● **EXERCISE OBJECTIVE**
Copy out all the entries exactly.

● **INFORMATION SHOWN**
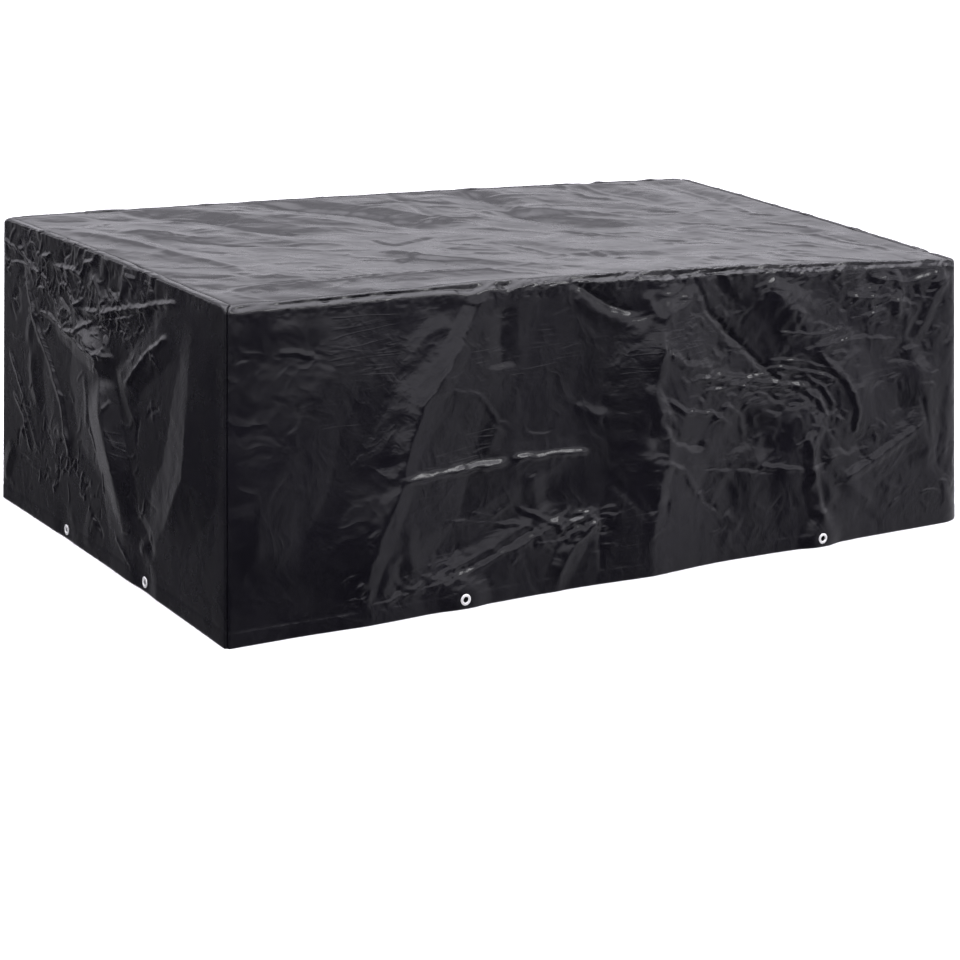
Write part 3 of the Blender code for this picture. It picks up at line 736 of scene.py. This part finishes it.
def make_mesh(name, points, keep, material):
    """A grid mesh from rows and columns of points, without the cells in holes."""
    rows, columns = points.shape[:2]
    index = np.arange(rows * columns).reshape(rows, columns)
    quads = np.stack([index[:-1, :-1], index[:-1, 1:], index[1:, 1:], index[1:, :-1]], -1).reshape(-1, 4)
    quads = quads[keep.reshape(-1)]
    mesh = bpy.data.meshes.new(name)
    mesh.vertices.add(rows * columns)
    mesh.vertices.foreach_set("co", points.reshape(-1).astype(np.float32))
    mesh.loops.add(quads.size)
    mesh.loops.foreach_set("vertex_index", quads.reshape(-1).astype(np.int32))
    mesh.polygons.add(len(quads))
    mesh.polygons.foreach_set("loop_start", np.arange(0, quads.size, 4, dtype=np.int32))
    mesh.update(calc_edges=True)
    mesh.validate()
    return finished(mesh, material)


def make_side(side, material):
    """One wall as a piece, with its hem turned in and the holes cut for its eyelets."""
    columns, rows = side_grid(side)
    station, level = np.meshgrid(columns, rows)
    point, out = wall_points(side, station, level)
    # turned in behind the hem, and tucked in at the three seams
    hem_rows = int(np.sum(rows < 0.0))
    inner = (point[:hem_rows] - out[:hem_rows] * HEM_LAYER)[::-1]
    tops = [point[-1] - UP * depth for depth in TUCKS]
    point = np.concatenate([inner, point, np.stack(tops)])
    out = np.concatenate([out[:hem_rows][::-1], out, out[-1:], out[-1:]])
    lefts = [point[:, :1] - out[:, :1] * depth for depth in TUCKS[::-1]]
    rights = [point[:, -1:] - out[:, -1:] * depth for depth in TUCKS]
    point = np.concatenate([*lefts, point, *rights], axis=1)
    middle = (point[:-1, :-1] + point[1:, 1:]) / 2.0
    keep = np.ones(middle.shape[:2], bool)
    for centre, normal in eyelets_of(side):
        offset = middle - centre
        along_axis = offset @ normal
        across = np.linalg.norm(offset - along_axis[..., None] * normal, axis=-1)
        keep &= (across > HOLE_CUT) | (np.abs(along_axis) > HOLE_DEPTH)
    return make_mesh(side + "_cloth", point, keep, material)


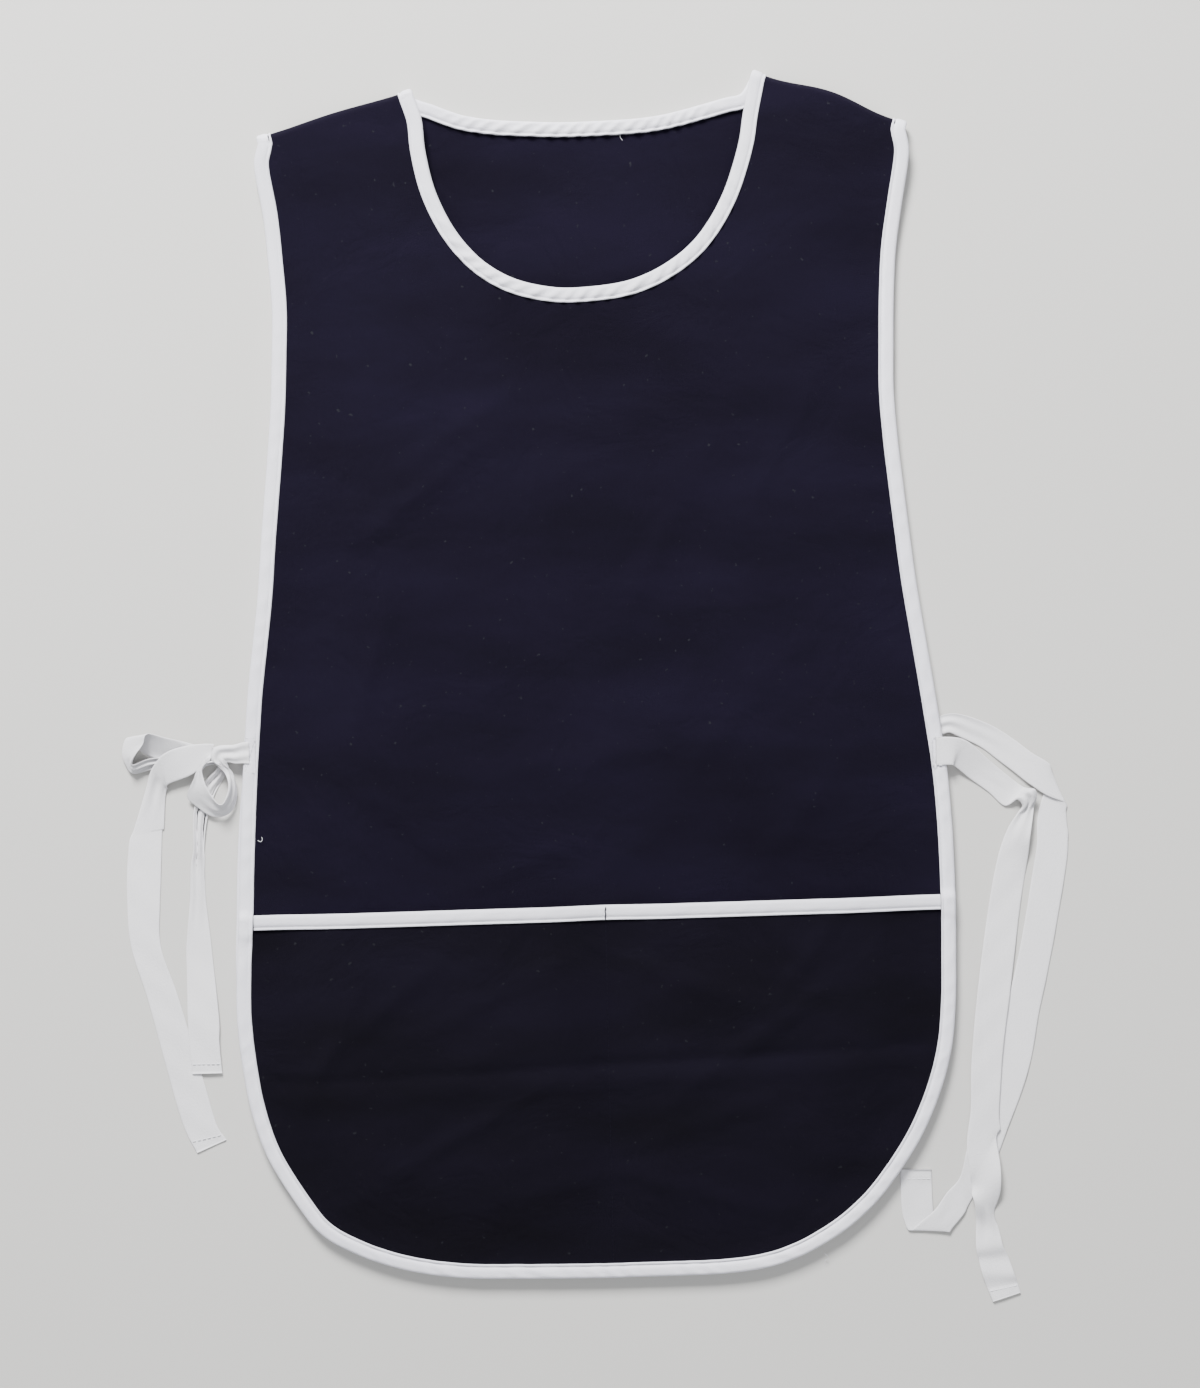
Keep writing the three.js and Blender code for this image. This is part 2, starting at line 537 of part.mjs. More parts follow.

● **RESPONSE FOR THIS EXERCISE**
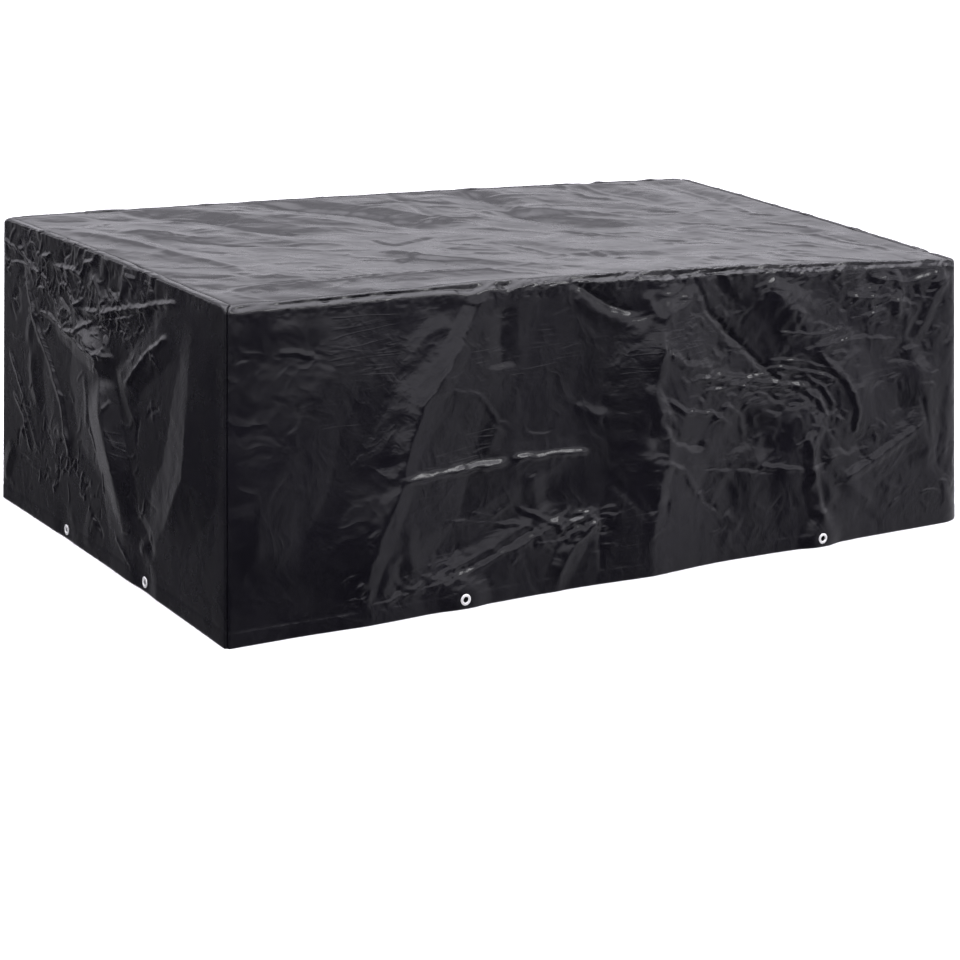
Write part 3 of the Blender code for this picture. It picks up at line 736 of scene.py. This part finishes it.
def make_mesh(name, points, keep, material):
    """A grid mesh from rows and columns of points, without the cells in holes."""
    rows, columns = points.shape[:2]
    index = np.arange(rows * columns).reshape(rows, columns)
    quads = np.stack([index[:-1, :-1], index[:-1, 1:], index[1:, 1:], index[1:, :-1]], -1).reshape(-1, 4)
    quads = quads[keep.reshape(-1)]
    mesh = bpy.data.meshes.new(name)
    mesh.vertices.add(rows * columns)
    mesh.vertices.foreach_set("co", points.reshape(-1).astype(np.float32))
    mesh.loops.add(quads.size)
    mesh.loops.foreach_set("vertex_index", quads.reshape(-1).astype(np.int32))
    mesh.polygons.add(len(quads))
    mesh.polygons.foreach_set("loop_start", np.arange(0, quads.size, 4, dtype=np.int32))
    mesh.update(calc_edges=True)
    mesh.validate()
    return finished(mesh, material)


def make_side(side, material):
    """One wall as a piece, with its hem turned in and the holes cut for its eyelets."""
    columns, rows = side_grid(side)
    station, level = np.meshgrid(columns, rows)
    point, out = wall_points(side, station, level)
    # turned in behind the hem, and tucked in at the three seams
    hem_rows = int(np.sum(rows < 0.0))
    inner = (point[:hem_rows] - out[:hem_rows] * HEM_LAYER)[::-1]
    tops = [point[-1] - UP * depth for depth in TUCKS]
    point = np.concatenate([inner, point, np.stack(tops)])
    out = np.concatenate([out[:hem_rows][::-1], out, out[-1:], out[-1:]])
    lefts = [point[:, :1] - out[:, :1] * depth for depth in TUCKS[::-1]]
    rights = [point[:, -1:] - out[:, -1:] * depth for depth in TUCKS]
    point = np.concatenate([*lefts, point, *rights], axis=1)
    middle = (point[:-1, :-1] + point[1:, 1:]) / 2.0
    keep = np.ones(middle.shape[:2], bool)
    for centre, normal in eyelets_of(side):
        offset = middle - centre
        along_axis = offset @ normal
        across = np.linalg.norm(offset - along_axis[..., None] * normal, axis=-1)
        keep &= (across > HOLE_CUT) | (np.abs(along_axis) > HOLE_DEPTH)
    return make_mesh(side + "_cloth", point, keep, material)


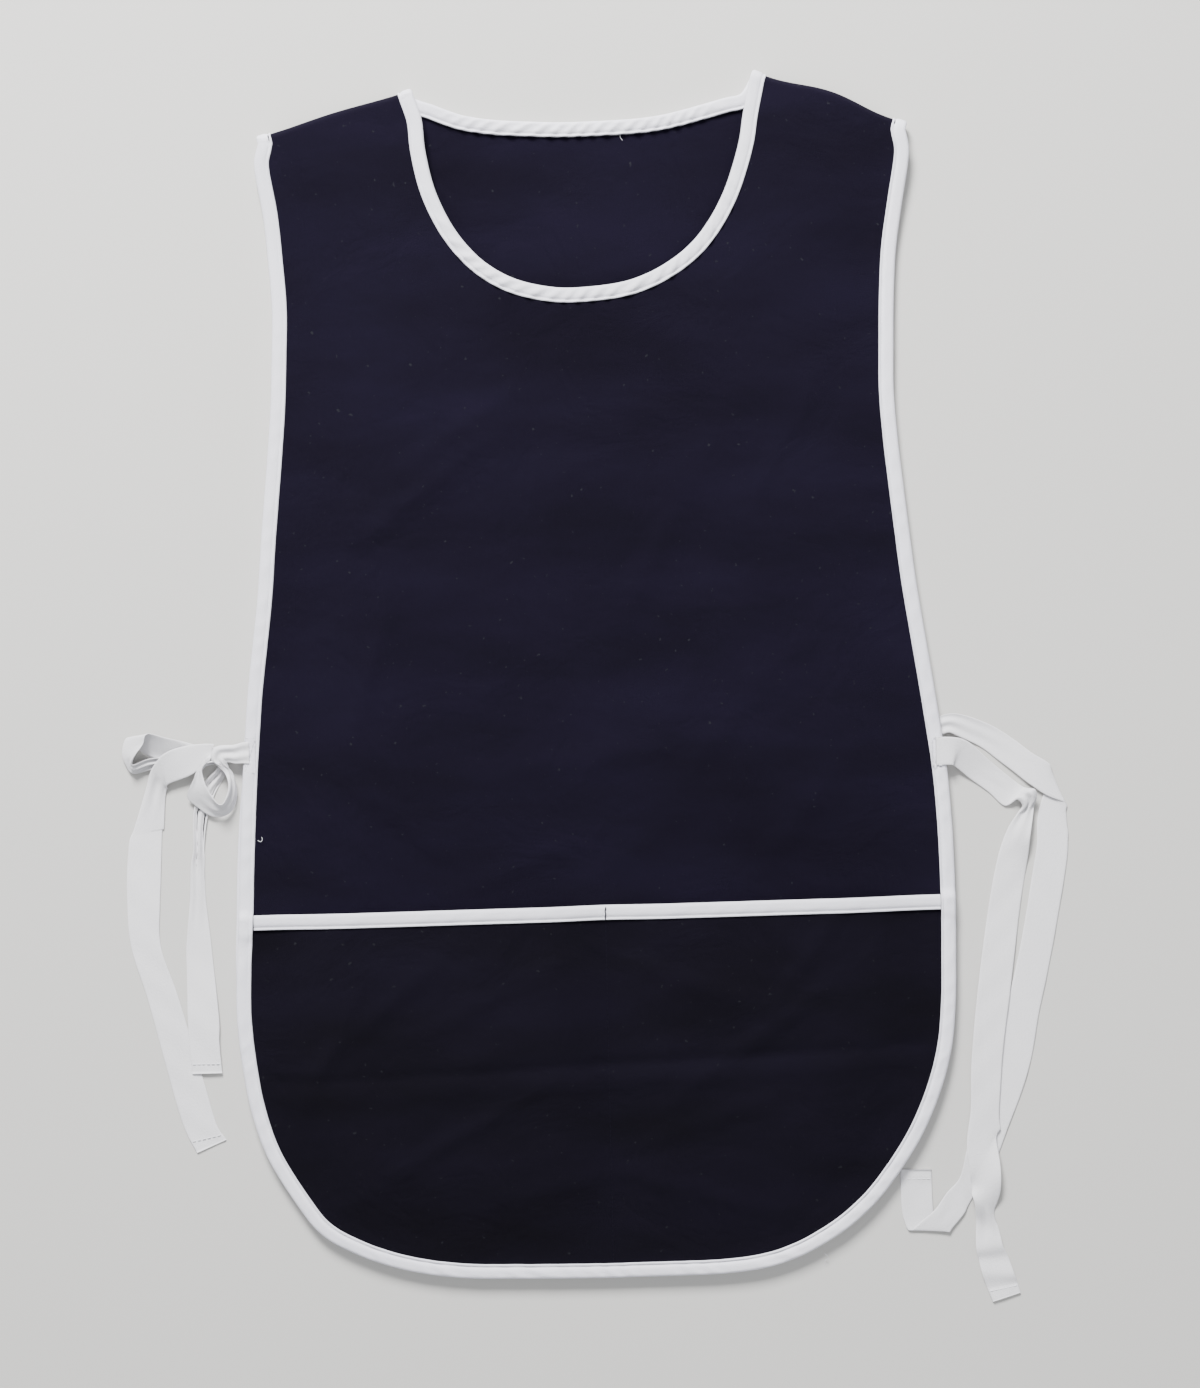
Keep writing the three.js and Blender code for this image. This is part 2, starting at line 537 of part.mjs. More parts follow.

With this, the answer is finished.